Trump voters would never fall for a scam they are all alpha males! And Veterans love Trump cause he'll make them great again!

Jeff Ryan said...

I really don't care if it makes the scales fall from his supporters eyes. His supporters aren't enough to get him in. Ernest Lamonica is right to quote Howard Dean, who is also, er, right: The people who are in the middle, who haven't committed either way, will be very hard-put to justify backing this clown now.

And as sdhays notes, the musings of Mark Cuban are probably true. I have never believed this lie about being a "billionaire." Anyone who ascribes a multi-billion dollar value to his "name," his "brand," is full of shit. His name isn't Gates. He's always been a sleekit real estate hustler that no one takes seriously in the real big money world. (See him hanging around with the Kochs? Pickett? Adelson? Would they even take his calls?) As Cuban says, no "billionaire" is going to waste his time chasing small money for vanity steaks, or wine, or a "real estate" school. These are all short cons. They don't bring in anywhere near the money a billionaire cares about.
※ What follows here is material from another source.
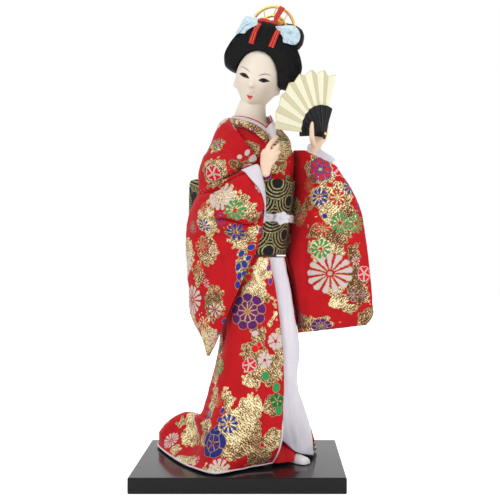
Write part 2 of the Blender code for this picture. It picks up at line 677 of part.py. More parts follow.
# Sleeves: rings of eight points, height at the left and right end, then x and y from the left over the front.
SLEEVE_RIGHT = [
    (219.6, 217.4, (-12.4, 0), (-11.4, -2.4), (-9.8, -4.4), (-8.6, -4.6), (-7.8, -3.4), (-8.6, 0), (-9.8, 2.6),
     (-11.4, 2.4)),
    (215.6, 208.6, (-14.6, 0), (-13.4, -6), (-9, -13), (-4.4, -17.6), (-0.6, -18.4), (-6, -9), (-9, 0), (-12, 5)),
    (201.8, 197.5, (-19.7, -1), (-18, -9), (-10, -16.5), (0, -21), (8, -21.4), (-2, -13), (-8, -2), (-14, 6)),
    (193.5, 192, (-24.1, -2), (-22, -12), (-12, -19.5), (0, -22.4), (11, -21.4), (-2, -15), (-8.5, -3), (-17, 5.5)),
    (184.5, 188.5, (-26.8, -4), (-24, -15), (-14, -23), (-2, -26.4), (10, -24), (-2, -17.4), (-9.5, -4), (-19, 4)),
    (174, 184.5, (-26.6, -6), (-22, -13), (-13, -18.5), (-3, -23.5), (8, -25), (-3, -18), (-10, -4), (-20, 2)),
    (170.5, 186, (-27.2, -6), (-22, -16.5), (-12, -25), (2, -33), (11.4, -31), (0, -22.5), (-10.5, -6), (-20, 0)),
    (165, 176, (-30.8, -5), (-25, -18), (-13, -28), (4, -34.5), (14.4, -29.5), (2, -23.8), (-10.5, -8), (-22, -2)),
    (158, 165, (-32.8, -4), (-27, -18), (-14, -30), (4, -35), (15.8, -28.5), (3, -24), (-10.5, -8), (-23, -2)),
    (151.5, 153, (-34.2, -3), (-28, -18), (-15, -29.5), (3, -34), (15, -27.5), (3, -23.8), (-10.5, -8), (-24, -2)),
    (147, 146, (-34.9, -3), (-28, -17), (-15, -25), (2, -30), (14.4, -27), (3, -23.5), (-11, -8), (-24, -2)),
    (143, 141, (-35.2, -2), (-28, -15), (-15, -21), (0, -25.5), (12.8, -26), (2, -22.6), (-11, -8), (-24, -1)),
    (134, 132, (-35, -2), (-28, -15), (-15, -22), (0, -26), (10, -25.5), (0, -21.5), (-12, -8), (-24, 0)),
    (122, 121, (-34.2, -2), (-28, -14), (-16, -22), (-4, -26.5), (4, -25.5), (-4, -21), (-15, -9), (-24, 1)),
    (108, 108, (-33.4, -2.5), (-28, -13), (-18, -22), (-8, -26), (-1.4, -25), (-9, -20), (-18, -9), (-26, 1)),
    (93, 92, (-32.4, -4), (-28, -13), (-21, -20.5), (-13, -24), (-7.9, -23.5), (-14, -18), (-21, -9), (-27, -1)),
    (78, 77, (-24.8, -8), (-23, -13), (-20, -17), (-16.5, -18.5), (-14.2, -17.5), (-17, -14), (-20, -10), (-23, -7)),
    (67.5, 67.5, (-21.2, -13), (-20.8, -14), (-20.1, -14.4), (-19.4, -14.2), (-19, -13.4), (-19.4, -12.6),
     (-20.1, -12.2), (-20.8, -12.4)),
]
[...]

But, as Cuban also suggested, they do indicate a need for cash, for some sort of revenue stream which, when you owe like Trump does, reveals a classic Peter-to-pay-Paul operator, someone who's always just a step ahead of the banks and the lenders and the people who fronted you the money to build your con. But how much is he bringing in while campaigning? Does anyone really think he had any intention of writing that check for $1 million?

This could all fall apart before the convention. He's already running cheesy ads begging people to "commit to him" and "Call Him!" (with money), and "If you already called, CALL AGAIN!" The party can't pony up what he'll need in the general, and it doesn't look like anyone else will, and we know he doesn't have it.

I think he sees it all falling apart, and that's why he lost it yesterday.